Ordered that the judgment is reversed, on the law, with costs, the plaintiffs' motion to set aside the verdict is granted, the complaint is reinstated, and the matter is remitted to the Supreme Court, Suffolk County, for a new trial on the issue of liability.

On January 13, 2007, Thomas F. McGlynn (hereinafter the decedent) was operating his vehicle westbound on Church Street, in the Town of Islip, when he attempted to make a left turn onto the southbound lanes of Lakeland Avenue. As his vehicle crossed the northbound lanes of Lakeland Avenue, a northbound vehicle operated by the defendant Caitlin Forbes (hereinafter Forbes) and owned by the defendant Colleen Forbes collided with it, causing fatal injuries to the decedent and serious injury to Gaetana McGlynn, his wife, who was a passenger in his car.
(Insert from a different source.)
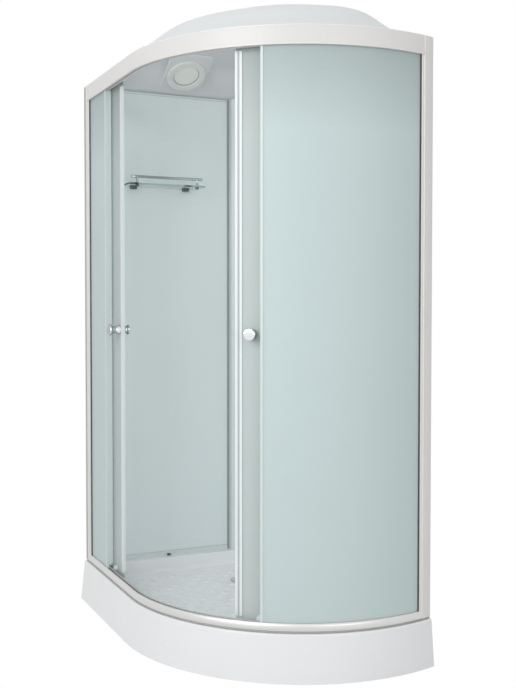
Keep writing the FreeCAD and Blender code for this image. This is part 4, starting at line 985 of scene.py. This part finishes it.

The plaintiffs, Roseann McGlynn Ledogar, as executor of the decedent's estate, and Gaetana McGlynn, commenced this action, inter alia, to recover damages for wrongful death and personal injuries, alleging that Forbes's negligent operation of the defendants' vehicle caused those injuries. The action eventually proceeded to trial. The plaintiffs contended that the Forbes vehicle ran a red light, and also that she was using her cell phone while operating the vehicle. The defendants contended that their vehicle had a green light and that it was the decedent who had run a red light. An eyewitness who had been traveling northbound on Lakeland Avenue testified that the traffic light governing the northbound traffic on Lakeland Avenue was green, thus supporting the defendants' account.

After a trial on the issue of liability, the jury returned a verdict finding, in answer to the first two questions on the verdict sheet, that Forbes was negligent in the operation of her vehicle, but also that [*2]her negligence was not a substantial factor in bringing about the accident. Notwithstanding the direction on the verdict sheet that the jury not proceed to the remaining questions in light of such a finding, but that it report its verdict, the jury answered the third question on the verdict sheet, indicating that the decedent was not negligent in operating his vehicle. The plaintiffs' counsel moved to set aside the verdict as inconsistent and contrary to the weight of the evidence. Alternatively, counsel requested that the Supreme Court instruct the jury that its verdict was inconsistent and direct that it resume deliberations. The Supreme Court denied the motion to set aside the verdict, but pointed out to the jury that it had answered the third question despite the instructions on the verdict sheet not to reach that question in the event it found that Forbes's negligence was not a substantial factor in bringing about the accident. The Supreme Court told the jury that "we are in a quandary to understand what that means." It returned the completed verdict sheet to the jury, and also gave the jury a new copy of the verdict sheet, instructing it to continue its deliberations and to complete the new verdict sheet. The court further told the jury that if it had "any questions about my instructions to you on the verdict sheet or any questions on my instructions concerning the law in this area, by all means send out a note and I'll be happy to answer your question for you." The jury then returned a verdict finding that Forbes was negligent but that her negligence was not a substantial factor in bringing about the accident. This time, the jury, in light of its answers regarding Forbes's negligence, did not answer the question regarding the decedent's negligence, in compliance with the court's instructions. A judgment dismissing the complaint was entered on the verdict, and the plaintiffs appeal. We reverse.

"Where there is an internal inconsistency in a jury's verdict, the court can either declare a mistrial or require the jury to further consider its answers and verdict" (Cortes v Edoo, 228 AD2d 463, 465 [1996]; see Roberts v County of Westchester, 278 AD2d 216, 217 [2000]; Clarke v Order of Sisters of St. Dominic, 273 AD2d 431, 432-433 [2000]). Here, as the plaintiffs' counsel argued, the jury's first verdict was internally inconsistent. Under the facts presented, the conduct of at least one of the two drivers must have been a proximate cause of the accident, although the jury could reasonably have found that Forbes was negligent by using her cell phone, without that negligence being a proximate cause of this accident. The Supreme Court should have explained the inconsistency in the jury's verdict, but its instructions were inadequate to ensure that the jury addressed its apparent confusion (see Cortes v Edoo, 228 AD2d at 466). Accordingly, a new trial is necessary (see Kevii v Cenname, 21 AD3d 1061, 1062 [2005]; Cortes v Edoo, 228 AD2d at 466).

Contrary to the plaintiffs' contention, the Supreme Court did not err in denying their request for a Noseworthy charge (see Noseworthy v City of New York, 298 NY 76, 80 [1948]).

In view of our determination, we do not reach the plaintiffs' remaining contention. Dillon, J.P., Florio, Balkin and Eng, JJ., concur.